A Blog by the Editor of The Middle East Journal

Putting Middle Eastern Events in Cultural and Historical Context

Wednesday, December 22, 2010

Again, Mauritania Gets No Respect: President is Unperson of Khartoum Summit

Yesterday, Presidents Husni Mubarak of Egypt, Leader of the Revolution Qadhafi of Libya, and President Muhammad Ould ‘Abd al-‘Aziz of Mauritania, met in Khartoum with President ‘Umar al-Bashir of Sudan and his First Vice President (for now), Salva Kiir of southern Sudan, which will vote January 9 on whether to secede. They all promised to respect the results. (We'll see.)

But two key Egyptian papers' differing coverage struck me as interesting. Al-Ahram, government mouthpiece but also the paper of record, mentioned them all and shows them all (link is in Arabic):


Salva Kiir is the one wearing the cool hat.

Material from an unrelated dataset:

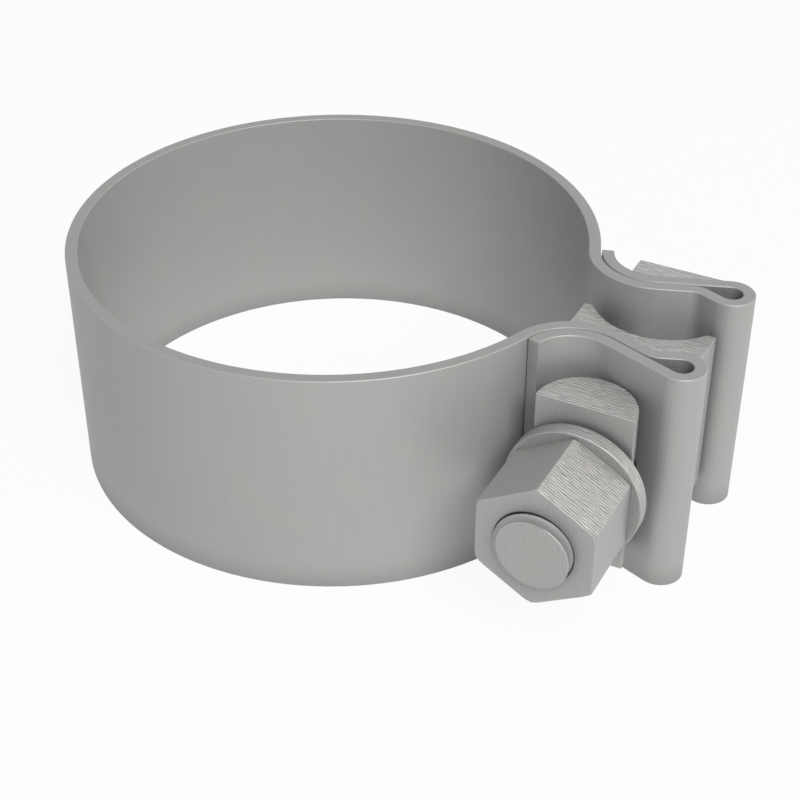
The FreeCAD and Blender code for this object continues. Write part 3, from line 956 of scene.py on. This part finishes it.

But Al-Masry al-Youm, an independent and usually a better paper for actual news, reports a four-way summit as if it's between Mubarak, Qadhafi, Bashir, and Salva Kiir. (Article is in Arabic.) Their English page does the same and adds insult to injury by cropping the photo to exclude not only the Mauritanian but Salva Kiir as well:


(Note I'm dependent on the websites for now; the hard copy might be different.) Oddly, both Arabic articles call it a four-way summit in their headlines, but from one you'd assume they mean the four Presidents, and from the other three Presidents and a Vice President.

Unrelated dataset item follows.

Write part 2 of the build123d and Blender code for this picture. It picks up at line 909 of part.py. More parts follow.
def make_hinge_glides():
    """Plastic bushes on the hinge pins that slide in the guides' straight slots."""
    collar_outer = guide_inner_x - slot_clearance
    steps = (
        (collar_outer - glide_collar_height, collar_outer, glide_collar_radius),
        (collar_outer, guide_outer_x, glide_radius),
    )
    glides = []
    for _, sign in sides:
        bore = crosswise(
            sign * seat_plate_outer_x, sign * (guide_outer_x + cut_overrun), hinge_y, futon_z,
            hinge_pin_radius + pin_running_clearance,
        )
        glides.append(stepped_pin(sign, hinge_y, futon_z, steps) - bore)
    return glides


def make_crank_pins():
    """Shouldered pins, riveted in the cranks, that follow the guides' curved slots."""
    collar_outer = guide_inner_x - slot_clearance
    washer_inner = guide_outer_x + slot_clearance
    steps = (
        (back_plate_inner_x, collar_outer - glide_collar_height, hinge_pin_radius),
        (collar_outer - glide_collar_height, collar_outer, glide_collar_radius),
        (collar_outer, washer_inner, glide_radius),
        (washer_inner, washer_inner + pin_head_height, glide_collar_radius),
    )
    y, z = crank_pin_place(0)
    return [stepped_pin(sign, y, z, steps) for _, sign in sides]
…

Now, General Ould ‘Abd al-‘Aziz is no hero of mine; he came to power in a coup and is no great democrat. But he's a fellow Arab head of state: why has he disappeared down the memory hole? I'm sure that a great many Egyptians are not even aware that Mauritania is an Arab country, and few think its leader ranks with Mubarak or Qadhafi. But to make him an unperson in the story? To ignore him completely?

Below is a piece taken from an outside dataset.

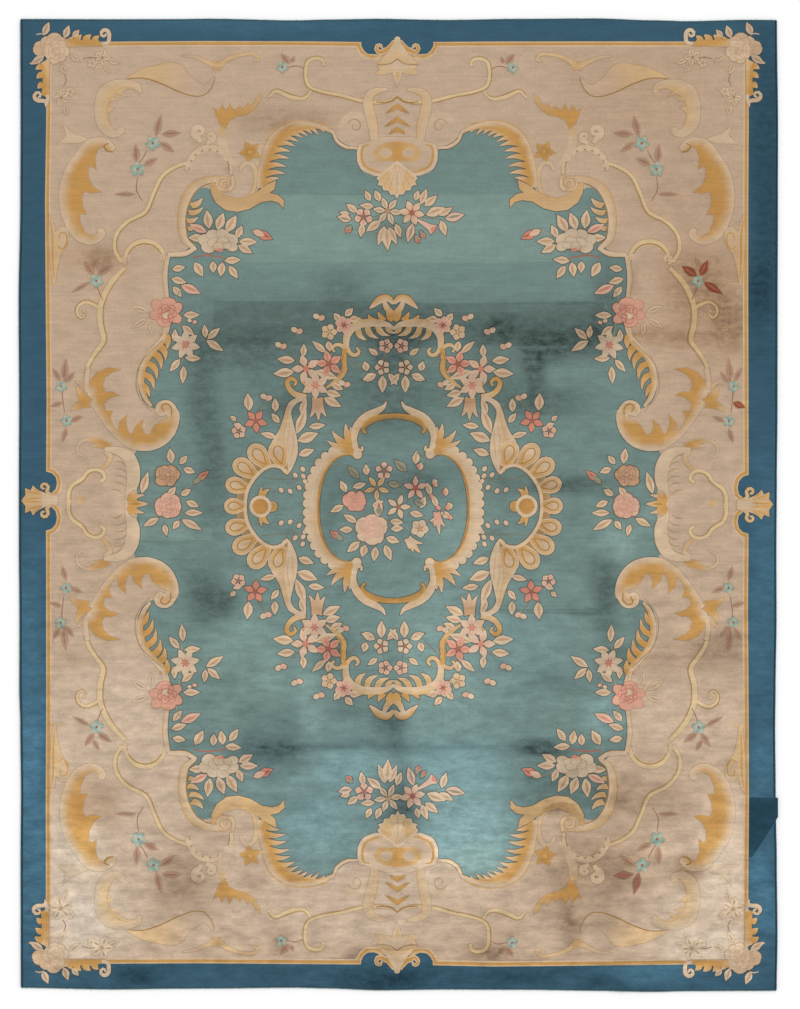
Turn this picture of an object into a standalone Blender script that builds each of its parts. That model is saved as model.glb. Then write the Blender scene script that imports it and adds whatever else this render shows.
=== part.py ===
# A hand-knotted wool rug with an overcast cord down each long side and a bound edge across each end.
# Metres, +Z up. The origin is on the floor under the middle, +Y runs along the rug's length.

import math

import bmesh
import bpy
from mathutils import Vector

RUG_WIDTH = 2.740
RUG_LENGTH = 3.510
PILE_TOP = 0.012
PILE_EDGE_ROUNDING = 0.0025
ROUNDING_STEPS = 2
SEAM_GAP = 0.0003

SIDE_CORD_WIDTH = 0.008
SIDE_CORD_HEIGHT = 0.0105
END_BINDING_WIDTH = 0.005
END_BINDING_HEIGHT = 0.0095
CORNER_TURN = 0.0015
CORNER_TAPER = 0.7
CORNER_CLEARANCE = 0.0018

SECTION_FOOT = 0.30
SECTION_SHOULDER = 0.38
SECTION_ARC_STEPS = 6

ROWS = 40
COLUMNS = 32
FINE_STEP_ACROSS = 0.007
FINE_STEP_ALONG = 0.030

# How far each long side stands outside its straight line, by the distance from the middle of the rug.
# Columns: along (m), left (mm), right (mm).
SIDE_BOW = (
    (-1.755, -4.0, -1.0),
    (-1.550, -3.5, 2.0),
    (-1.300, -3.0, -0.5),
    (-1.050, -4.5, -4.5),
    (-0.800, -2.0, -6.5),
    (-0.670, 1.5, -5.0),
    (-0.410, 1.0, -1.5),
    (-0.160, 3.0, -2.0),
    (0.090, 3.0, -0.5),
    (0.350, 2.0, 2.0),
    (0.720, 4.0, 2.5),
    (1.100, -2.0, 3.5),
    (1.360, -3.0, 4.0),
    (1.755, -2.0, 0.0),
)

# The same for the two ends, by the distance from the middle of the rug.
# Columns: across (m), top end (mm), bottom end (mm).
END_BOW = (
    (-1.370, 4.0, -8.5),
    (-1.020, 3.0, -2.5),
    (-0.800, 3.5, -5.5),
    (-0.690, 5.0, -6.0),
    (-0.370, -1.0, -9.0),
    (-0.260, 2.0, -6.5),
    (-0.070, 4.5, 0.5),
    (0.170, 0.5, -2.5),
    (0.450, 4.5, -1.5),
    (0.710, 6.0, 2.0),
    (0.930, -1.0, 6.0),
    (1.040, -4.0, 3.5),
    (1.260, 1.0, 2.5),
    (1.370, 0.5, 2.0),
)

# Low buckles, where the rug stands a little off the floor. Each rises from nothing at its first point.
# Columns: first x, first y, second x, second y, half width (m), peak (m).
BUCKLES = (
    (0.715, -1.150, 0.815, -1.820, 0.055, 0.0045),
    (0.905, -1.480, 0.880, -1.820, 0.045, 0.0025),
)


def mix(low, high, share):
    """The value at this share of the way from low to high."""
    return low + (high - low) * share


def ease(share):
    """0 to 1 with a level start and a level end."""
    return share * share * (3.0 - 2.0 * share)


def bow(table, place, column):
    """The edge's bow in metres at a place along it, eased from row to row of the table."""
    for before, after in zip(table, table[1:]):
        if place <= after[0]:
            share = min(max((place - before[0]) / (after[0] - before[0]), 0.0), 1.0)
            return mix(before[column], after[column], ease(share)) / 1000
    return table[-1][column] / 1000


def lift(x, y):
    """How far a buckle raises the rug off the floor at this place."""
    height = 0.0
    for x0, y0, x1, y1, half_width, peak in BUCKLES:
        start = Vector((x0, y0))
        run = Vector((x1, y1)) - start
        offset = Vector((x, y)) - start
        share = min(max(offset.dot(run) / run.length_squared, 0.0), 1.0)
        away = abs(offset.cross(run)) / run.length
        if away < half_width:
            height = max(height, peak * ease(share) * math.cos(math.pi / 2 * away / half_width) ** 2)
    return height


def body_point(across, along):
    """The rug body's point at these shares of its width and length, on the floor plane."""
    half_width = RUG_WIDTH / 2 - SIDE_CORD_WIDTH - SEAM_GAP
    half_length = RUG_LENGTH / 2 - END_BINDING_WIDTH - SEAM_GAP
    level = mix(-half_length, half_length, along)
    left = -half_width - bow(SIDE_BOW, level, 1)
    right = half_width + bow(SIDE_BOW, level, 2)
    x = mix(left, right, across)
    top = half_length + bow(END_BOW, x, 1)
    bottom = -half_length - bow(END_BOW, x, 2)
    return Vector((x, mix(bottom, top, along)))


def shares(count, size, low, high, fine_step):
    """Shares from 0 to 1: even steps, and fine ones over the stretch from low to high metres."""
    even = [step / count for step in range(count + 1)]
    first = max(low / size + 0.5, 0.0)
    last = min(high / size + 0.5, 1.0)
    fine_count = round((last - first) * size / fine_step)
    fine = [mix(first, last, step / fine_count) for step in range(fine_count + 1)]
    outside = [share for share in even if share < first - 0.004 or share > last + 0.004]
    return sorted(outside + fine)


def buckled_shares():
    """The grid's column and row shares, finer where the buckles are."""
    lows_x = [min(row[0], row[2]) - row[4] for row in BUCKLES]
    highs_x = [max(row[0], row[2]) + row[4] for row in BUCKLES]
    highs_y = [row[1] for row in BUCKLES]
    columns = shares(COLUMNS, RUG_WIDTH, min(lows_x), max(highs_x), FINE_STEP_ACROSS)
    rows = shares(ROWS, RUG_LENGTH, -RUG_LENGTH / 2, max(highs_y), FINE_STEP_ALONG)
    return columns, rows


def wool(name, colour, roughness):
    """A matt wool material."""
    material = bpy.data.materials.new(name)
    material.use_nodes = True
    surface = material.node_tree.nodes["Principled BSDF"]
    surface.inputs["Base Color"].default_value = (*colour, 1.0)
    surface.inputs["Roughness"].default_value = roughness
    surface.inputs["Metallic"].default_value = 0.0
    material.diffuse_color = (*colour, 1.0)
    return material


def make_body(columns, rows, collection):
    """The knotted ground and its cut pile: one flat sheet with rounded upper edges."""
    sheet = bmesh.new()
    bmesh.ops.create_grid(sheet, x_segments=len(columns) - 1, y_segments=len(rows) - 1, size=0.5)
    for vertex in sheet.verts:
        column = round((vertex.co.x + 0.5) * (len(columns) - 1))
        row = round((vertex.co.y + 0.5) * (len(rows) - 1))
        place = body_point(columns[column], rows[row])
        vertex.co = (place.x, place.y, lift(place.x, place.y))
    grown = bmesh.ops.extrude_face_region(sheet, geom=sheet.faces[:])["geom"]
    upper = [item for item in grown if isinstance(item, bmesh.types.BMVert)]
    bmesh.ops.translate(sheet, verts=upper, vec=(0.0, 0.0, PILE_TOP))
    bmesh.ops.recalc_face_normals(sheet, faces=sheet.faces[:])
    upper_set = set(upper)
    rim = [
        edge
        for edge in sheet.edges
        if edge.verts[0] in upper_set
        and edge.verts[1] in upper_set
        and any(abs(face.normal.z) < 0.5 for face in edge.link_faces)
    ]
    bmesh.ops.bevel(
        sheet, geom=rim, offset=PILE_EDGE_ROUNDING, segments=ROUNDING_STEPS, profile=0.5, affect="EDGES"
    )
    mesh = bpy.data.meshes.new("rug_body")
    sheet.to_mesh(mesh)
    sheet.free()
    body = bpy.data.objects.new("rug_body", mesh)
    mesh.materials.append(wool("carved pile wool", (0.105, 0.245, 0.245), 0.95))
    collection.objects.link(body)


def yarn_section(name, width, height, guides):
    """The cross-section of an overcast edge: flat where it lies on the floor, round above."""
    corners = [(-SECTION_FOOT * width, 0.0), (SECTION_FOOT * width, 0.0)]
    for step in range(SECTION_ARC_STEPS + 1):
        angle = math.pi * step / SECTION_ARC_STEPS
        rise = SECTION_SHOULDER * height
        corners.append((width / 2 * math.cos(angle), rise + (height - rise) * math.sin(angle)))
    outline = bpy.data.curves.new(name, "CURVE")
    outline.dimensions = "2D"
    spline = outline.splines.new("POLY")
    spline.points.add(len(corners) - 1)
    for point, (side, up) in zip(spline.points, reversed(corners)):
        point.co = (side, up, 0.0, 1.0)
    spline.use_cyclic_u = True
    section = bpy.data.objects.new(name, outline)
    section.hide_render = True
    section.display_type = "WIRE"
    guides.objects.link(section)
    return section


def make_edging(name, path, end_radius, section, material, collection):
    """An overcast edge: the section swept along the path and narrowed to end_radius at its filled ends."""
    curve = bpy.data.curves.new(name, "CURVE")
    curve.dimensions = "3D"
    curve.twist_mode = "Z_UP"
    curve.bevel_mode = "OBJECT"
    curve.bevel_object = section
    curve.use_fill_caps = True
    spline = curve.splines.new("POLY")
    spline.points.add(len(path) - 1)
    for point, place in zip(spline.points, path):
        point.co = (*place, 1.0)
    spline.points[0].radius = end_radius
    spline.points[-1].radius = end_radius
    curve.materials.append(material)
    collection.objects.link(bpy.data.objects.new(name, curve))


def side_path(across, rows):
    """The middle line of a side cord, just outside the body, turned in a little past each corner."""
    outward = -1.0 if across == 0.0 else 1.0
    offset = Vector((outward * (SEAM_GAP + SIDE_CORD_WIDTH / 2), 0.0))
    beside = [body_point(across, share) + offset for share in rows]
    turn = Vector((-outward * CORNER_TURN, SEAM_GAP + END_BINDING_WIDTH))
    last = beside[-1] + turn
    first = beside[0] + Vector((turn.x, -turn.y))
    return [(place.x, place.y, 0.0) for place in (first, *beside, last)]


def end_path(along, columns):
    """The middle line of an end binding, just outside the body and between the side cords."""
    outward = -1.0 if along == 0.0 else 1.0
    offset = outward * (SEAM_GAP + END_BINDING_WIDTH / 2)
    places = [body_point(share, along) for share in columns]
    places[0].x += CORNER_CLEARANCE
    places[-1].x -= CORNER_CLEARANCE
    return [(place.x, place.y + offset, lift(place.x, place.y)) for place in places]


def main():
    for old in list(bpy.data.objects):
        bpy.data.objects.remove(old)
    rug = bpy.data.collections.new("medallion rug")
    guides = bpy.data.collections.new("section guides")
    bpy.context.scene.collection.children.link(rug)
    bpy.context.scene.collection.children.link(guides)
    guides.hide_render = True

    columns, rows = buckled_shares()
    make_body(columns, rows, rug)

    cord_section = yarn_section("side cord section", SIDE_CORD_WIDTH, SIDE_CORD_HEIGHT, guides)
    cord_wool = wool("overcast side wool", (0.022, 0.066, 0.085), 0.9)
    make_edging("side_cord_left", side_path(0.0, rows), CORNER_TAPER, cord_section, cord_wool, rug)
    make_edging("side_cord_right", side_path(1.0, rows), CORNER_TAPER, cord_section, cord_wool, rug)

    binding_section = yarn_section("end binding section", END_BINDING_WIDTH, END_BINDING_HEIGHT, guides)
    binding_wool = wool("bound end yarn", (0.050, 0.110, 0.105), 0.9)
    make_edging("end_binding_top", end_path(1.0, columns), 1.0, binding_section, binding_wool, rug)
    make_edging("end_binding_bottom", end_path(0.0, columns), 1.0, binding_section, binding_wool, rug)


main()
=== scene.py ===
import math

import bpy
import numpy as np
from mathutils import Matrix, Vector
from mathutils.geometry import delaunay_2d_cdt


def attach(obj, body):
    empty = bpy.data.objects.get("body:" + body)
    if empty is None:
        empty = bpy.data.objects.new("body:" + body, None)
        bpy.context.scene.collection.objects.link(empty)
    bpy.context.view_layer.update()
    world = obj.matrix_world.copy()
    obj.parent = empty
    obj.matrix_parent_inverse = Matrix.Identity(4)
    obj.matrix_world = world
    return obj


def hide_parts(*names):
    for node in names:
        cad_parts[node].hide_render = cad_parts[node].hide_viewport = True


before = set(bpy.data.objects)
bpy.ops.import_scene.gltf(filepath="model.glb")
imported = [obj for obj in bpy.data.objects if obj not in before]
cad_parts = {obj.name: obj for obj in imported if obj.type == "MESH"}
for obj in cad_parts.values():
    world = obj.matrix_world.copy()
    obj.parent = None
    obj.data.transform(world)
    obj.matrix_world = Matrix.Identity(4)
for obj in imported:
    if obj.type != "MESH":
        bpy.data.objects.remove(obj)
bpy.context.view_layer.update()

# The rug lies flat on a pale studio floor and is seen from straight above.
# A white room lights it all round, and one wide soft light low on the left picks out the carving.
VIEW_HEIGHT = 8.6242
VIEW_ACROSS = 0.0058
VIEW_ALONG = 0.0022
ROOM_BRIGHTNESS = 0.74
KEY_STRENGTH = 1.25
KEY_TILT = math.radians(38)
KEY_TURN = math.radians(128)
KEY_SPREAD = math.radians(35)


def linear(colour):
    """An sRGB hex colour as the three linear numbers that Blender works in."""
    levels = [int(colour[place : place + 2], 16) / 255 for place in (1, 3, 5)]
    return tuple(level / 12.92 if level <= 0.04045 else ((level + 0.055) / 1.055) ** 2.4 for level in levels)


def add_node(material, kind, settings=(), **inputs):
    """Adds a node. settings are its own options; an input is a value, or the output that is linked to it."""
    node = material.node_tree.nodes.new(kind)
    for name, value in dict(settings).items():
        setattr(node, name, value)
    for name, value in inputs.items():
        socket = node.inputs[int(name[1:])] if name[0] == "i" and name[1:].isdigit() else node.inputs[name]
        if isinstance(value, bpy.types.NodeSocket):
            material.node_tree.links.new(value, socket)
        else:
            socket.default_value = value
    return node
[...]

I fear Mauritania, far from the experience of most eastern Arabs, is easily forgotten. Once my wife and I attended a reception for Arab military attaches. The Mauritanian attache was in a corner by himself, so we chatted him up. He was pleased we both knew where his country even was, though neither of us had been there. But clearly Mauritania gets no respect. (Except from Qadhafi, whose attentions are not always welcome.) Why the Mauritanian President was there is of course another question (I suspect Qadhafi is part of the answer), but even if he was a fifth wheel at the summit, at least acknowledge he was there.

3 comments:

alle said...

Nice post, and I agree. I also suspect, as you say, that Abdelaziz was there only because Qadhafi had hauled him in, for some reason best known to himself.

But there's actually a pretty good reason he *should* be there: Mauritania is the only other Sahelian Arab state except Sudan, and it also has a long history of problematic north-south/arab-african issues, similar to the Sudanese divide (less severe, but mostly because it's such a small country that you can't get a proper civil war going).

I'm sure that point was lost on all involved except Abdelaziz himself, but still.

Anonymous said...

Great post.

Aziz is friendly with Qadhafi and Bashir. Bashir visited Nouakchott this year and Aziz was invited to Khartoum in kind. Qadhafi is one of Aziz's main patrons politically and financially.

I think your interpretation of the cut out is accurate though. In 2008 asked a high ranking Arab League official (and I mean really high ranking), who also happened to be Egyptian, what the League's position was regarding the Mauritanian coup and he had absolutely no idea what I was talking about and this was months after the coup. It's probably just sloppiness.

Michael Collins Dunn said...

Moor:

Thanks for commenting. But your anecdote has me scratching my head: "a high ranking Arab League official (and I mean really high ranking), who also happened to be Egyptian," -- Who on earth could you possibly mean?

Maybe I'll email Amr Moussa and see if he has a clue.